# Anyone use Night Vision cameras to watch there little fellas? (I'm in Canada)



## Faenyx (Mar 27, 2021)

I keep trying to watch my spike mouses on their wheel, but every time I do they stop like they were caught doing something they shouldn't. lol
It's frustrating, but I noticed Canadian Home Depot's have these EZVIZ C1C Wi-Fi Security Cameras, and I'm curious if anyone has used that brand before? Most topics on this subject are from 2015-ish, so those cameras are long discontinued.. and likely more than $40 CDN.

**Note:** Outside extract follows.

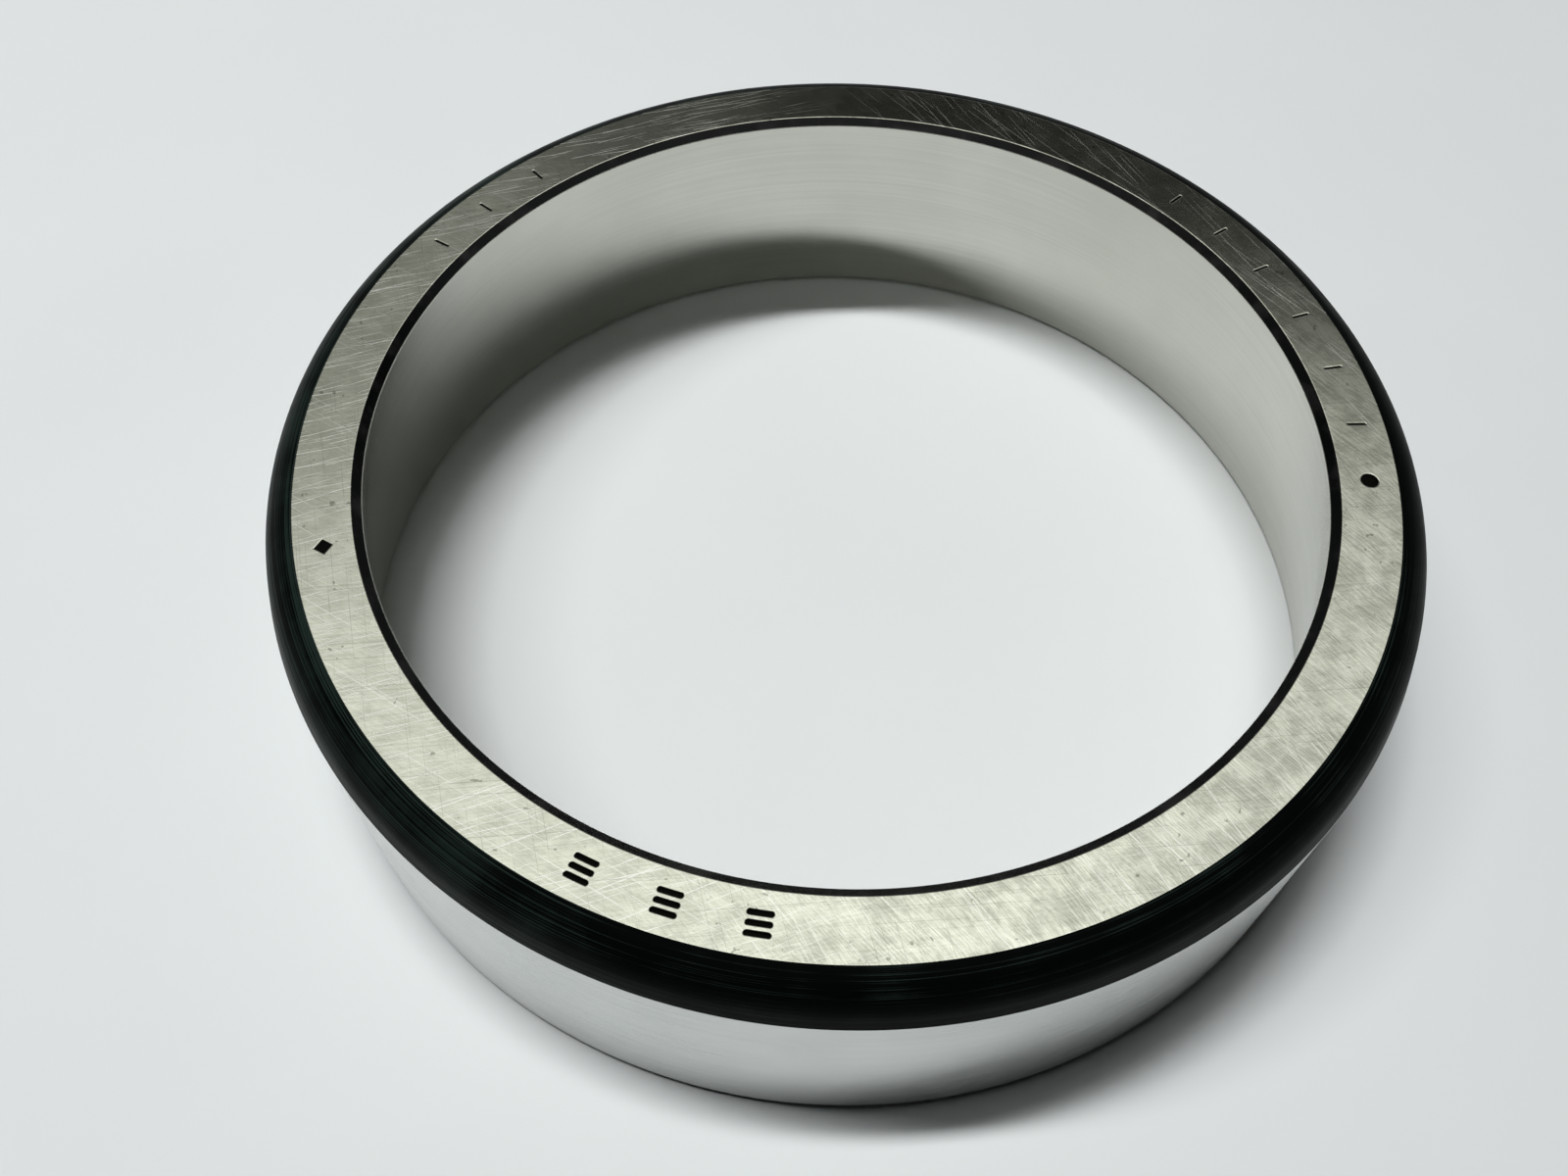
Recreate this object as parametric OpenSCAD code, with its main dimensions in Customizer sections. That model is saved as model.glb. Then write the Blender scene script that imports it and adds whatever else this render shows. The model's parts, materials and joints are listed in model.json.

My boy seems to be on his wheel every night, I actually caught him napping in it last night.. which was odd , but my girl seems to go on her wheel but doesn't mess it up beyond leaving some bedding behind. In the last two months she's gained 20g, though during that time I accidentally had her on 17% fat food due to a mixup at the pet store. I'm not sure if that's a lot in two months, but if she's on 5% higher fat food and not running wouldn't she gain more than just 20g? Not knowing exactly how much they're moving around is kind of annoying. Hedge Hog Wheels are forever going to be a pain in the butt.. lol


----------



## mngirl29 (Apr 22, 2021)

I currently use a Wyze camera from chewy.com and I love it!! It has night vision and it’s super easy to use. Same thing, I wanted to watch my hedgehog in action at night and I never could because she would stop like she was doing something wrong! Lol.


----------



## HappyhedgiesNS (Jun 21, 2021)

Hi I use iCam pro ip camera and a $20 one from eBay no brand but it works better then the $100 up IP cam I love watching them. I put the motion sensor on and I never miss anything it’s fun


----------



## SunnyLeslie (Apr 13, 2021)

I would recommend looking at camcorders in this article 5 Best Hidden Cameras To Buy In 2021. Some models have night vision functions. Moreover, they are small and can be installed anywhere.


----------



## seankeg (Dec 14, 2021)

Faenyx said:


> I keep trying to watch my spike mouses on their wheel, but every time I do they stop like they were caught doing something they shouldn't. lol
> It's frustrating, but I noticed Canadian Home Depot's have these EZVIZ C1C Wi-Fi Security Cameras, and I'm curious if anyone has used that brand before? Most topics on this subject are from 2015-ish, so those cameras are long discontinued.. and likely more than $40 CDN.
> 
> My boy seems to be on his wheel every night, I actually caught him napping in it last night.. which was odd , but my girl seems to go on her wheel but doesn't mess it up beyond leaving some bedding behind. In the last two months she's gained 20g, though during that time I accidentally had her on 17% fat food due to a mixup at the pet store. I'm not sure if that's a lot in two months, but if she's on 5% higher fat food and not running wouldn't she gain more than just 20g? Not knowing exactly how much they're moving around is kind of annoying. Hedge Hog Wheels are forever going to be a pain in the butt.. lol


Where in Canada are you, east or west coast?


----------